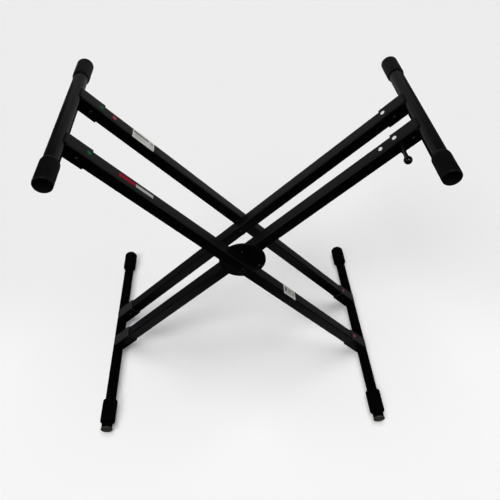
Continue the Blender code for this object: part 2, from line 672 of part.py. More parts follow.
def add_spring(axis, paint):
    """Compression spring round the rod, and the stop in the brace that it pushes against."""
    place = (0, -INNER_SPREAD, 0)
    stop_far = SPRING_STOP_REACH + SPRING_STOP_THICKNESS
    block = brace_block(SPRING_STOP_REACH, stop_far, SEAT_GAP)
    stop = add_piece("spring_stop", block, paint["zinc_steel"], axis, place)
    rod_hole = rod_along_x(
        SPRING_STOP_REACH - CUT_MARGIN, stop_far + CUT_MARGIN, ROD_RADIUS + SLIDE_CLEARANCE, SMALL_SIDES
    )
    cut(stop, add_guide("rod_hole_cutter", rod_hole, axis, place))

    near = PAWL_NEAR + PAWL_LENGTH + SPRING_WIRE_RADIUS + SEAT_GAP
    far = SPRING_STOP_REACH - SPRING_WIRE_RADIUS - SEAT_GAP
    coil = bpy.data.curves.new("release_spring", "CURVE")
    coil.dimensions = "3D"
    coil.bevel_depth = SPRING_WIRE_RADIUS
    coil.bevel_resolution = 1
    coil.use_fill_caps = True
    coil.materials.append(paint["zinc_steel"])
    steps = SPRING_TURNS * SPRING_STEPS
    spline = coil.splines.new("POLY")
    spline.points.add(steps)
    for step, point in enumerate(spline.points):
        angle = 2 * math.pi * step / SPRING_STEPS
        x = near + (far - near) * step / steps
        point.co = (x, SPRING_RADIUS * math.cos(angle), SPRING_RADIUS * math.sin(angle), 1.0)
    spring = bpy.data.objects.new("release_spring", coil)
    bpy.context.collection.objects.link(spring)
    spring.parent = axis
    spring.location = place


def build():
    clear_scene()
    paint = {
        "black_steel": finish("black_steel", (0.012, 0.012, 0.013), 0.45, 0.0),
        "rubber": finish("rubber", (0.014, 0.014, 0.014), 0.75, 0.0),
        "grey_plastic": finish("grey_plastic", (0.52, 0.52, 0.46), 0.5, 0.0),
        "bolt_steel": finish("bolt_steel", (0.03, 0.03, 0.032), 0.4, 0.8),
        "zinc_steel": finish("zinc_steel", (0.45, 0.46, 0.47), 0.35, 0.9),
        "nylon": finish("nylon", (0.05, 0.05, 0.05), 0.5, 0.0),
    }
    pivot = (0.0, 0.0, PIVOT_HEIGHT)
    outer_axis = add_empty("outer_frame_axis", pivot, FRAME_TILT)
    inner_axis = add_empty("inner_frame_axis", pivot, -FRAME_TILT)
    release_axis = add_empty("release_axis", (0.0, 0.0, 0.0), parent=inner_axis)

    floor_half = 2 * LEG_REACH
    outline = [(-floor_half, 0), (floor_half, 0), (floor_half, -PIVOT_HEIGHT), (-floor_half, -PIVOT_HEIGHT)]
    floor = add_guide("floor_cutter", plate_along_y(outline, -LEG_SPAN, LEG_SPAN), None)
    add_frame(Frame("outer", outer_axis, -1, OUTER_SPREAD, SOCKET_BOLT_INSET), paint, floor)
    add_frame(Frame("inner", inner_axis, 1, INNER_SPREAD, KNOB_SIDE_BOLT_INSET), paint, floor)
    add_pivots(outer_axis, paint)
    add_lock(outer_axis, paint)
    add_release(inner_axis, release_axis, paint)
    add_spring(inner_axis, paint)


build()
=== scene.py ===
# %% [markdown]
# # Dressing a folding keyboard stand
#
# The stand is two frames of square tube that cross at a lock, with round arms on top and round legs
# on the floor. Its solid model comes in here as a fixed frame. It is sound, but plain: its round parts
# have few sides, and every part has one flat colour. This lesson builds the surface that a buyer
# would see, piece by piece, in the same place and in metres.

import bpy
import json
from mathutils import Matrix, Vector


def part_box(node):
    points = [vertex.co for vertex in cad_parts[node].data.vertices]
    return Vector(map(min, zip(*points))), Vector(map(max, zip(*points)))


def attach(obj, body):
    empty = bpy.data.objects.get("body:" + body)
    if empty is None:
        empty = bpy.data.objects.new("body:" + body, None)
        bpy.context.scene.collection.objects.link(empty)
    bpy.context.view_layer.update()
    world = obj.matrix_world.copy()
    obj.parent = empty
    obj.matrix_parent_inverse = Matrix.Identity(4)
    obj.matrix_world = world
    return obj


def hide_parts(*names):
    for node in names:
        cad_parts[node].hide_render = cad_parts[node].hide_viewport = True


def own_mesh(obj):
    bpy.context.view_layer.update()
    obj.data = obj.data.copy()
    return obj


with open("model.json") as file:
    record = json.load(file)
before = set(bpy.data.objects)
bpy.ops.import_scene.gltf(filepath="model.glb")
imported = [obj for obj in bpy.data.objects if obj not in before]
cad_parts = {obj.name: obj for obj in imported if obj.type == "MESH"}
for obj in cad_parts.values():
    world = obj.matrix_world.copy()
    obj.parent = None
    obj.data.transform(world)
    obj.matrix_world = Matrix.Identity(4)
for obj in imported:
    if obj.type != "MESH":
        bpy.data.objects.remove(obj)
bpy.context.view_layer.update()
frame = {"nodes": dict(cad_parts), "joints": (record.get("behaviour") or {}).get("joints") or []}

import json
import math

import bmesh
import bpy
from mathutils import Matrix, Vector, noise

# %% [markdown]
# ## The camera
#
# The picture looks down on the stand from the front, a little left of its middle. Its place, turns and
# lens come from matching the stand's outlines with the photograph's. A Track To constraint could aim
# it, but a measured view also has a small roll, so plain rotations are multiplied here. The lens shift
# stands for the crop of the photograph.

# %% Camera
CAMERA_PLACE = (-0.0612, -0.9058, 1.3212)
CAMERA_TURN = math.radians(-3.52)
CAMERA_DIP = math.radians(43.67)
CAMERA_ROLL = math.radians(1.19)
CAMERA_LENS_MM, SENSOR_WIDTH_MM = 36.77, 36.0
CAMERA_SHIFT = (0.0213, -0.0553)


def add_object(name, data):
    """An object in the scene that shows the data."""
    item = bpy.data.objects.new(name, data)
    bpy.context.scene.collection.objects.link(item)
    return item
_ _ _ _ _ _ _
#### [What to do]
Starting with the line with "floor_half = 2 * LEG_REACH" and ending with the line with "for node in", extract every line exactly and nothing outside that span.

#### [Task response]
    floor_half = 2 * LEG_REACH
    outline = [(-floor_half, 0), (floor_half, 0), (floor_half, -PIVOT_HEIGHT), (-floor_half, -PIVOT_HEIGHT)]
    floor = add_guide("floor_cutter", plate_along_y(outline, -LEG_SPAN, LEG_SPAN), None)
    add_frame(Frame("outer", outer_axis, -1, OUTER_SPREAD, SOCKET_BOLT_INSET), paint, floor)
    add_frame(Frame("inner", inner_axis, 1, INNER_SPREAD, KNOB_SIDE_BOLT_INSET), paint, floor)
    add_pivots(outer_axis, paint)
    add_lock(outer_axis, paint)
    add_release(inner_axis, release_axis, paint)
    add_spring(inner_axis, paint)


build()
=== scene.py ===
# %% [markdown]
# # Dressing a folding keyboard stand
#
# The stand is two frames of square tube that cross at a lock, with round arms on top and round legs
# on the floor. Its solid model comes in here as a fixed frame. It is sound, but plain: its round parts
# have few sides, and every part has one flat colour. This lesson builds the surface that a buyer
# would see, piece by piece, in the same place and in metres.

import bpy
import json
from mathutils import Matrix, Vector


def part_box(node):
    points = [vertex.co for vertex in cad_parts[node].data.vertices]
    return Vector(map(min, zip(*points))), Vector(map(max, zip(*points)))


def attach(obj, body):
    empty = bpy.data.objects.get("body:" + body)
    if empty is None:
        empty = bpy.data.objects.new("body:" + body, None)
        bpy.context.scene.collection.objects.link(empty)
    bpy.context.view_layer.update()
    world = obj.matrix_world.copy()
    obj.parent = empty
    obj.matrix_parent_inverse = Matrix.Identity(4)
    obj.matrix_world = world
    return obj


def hide_parts(*names):
    for node in names:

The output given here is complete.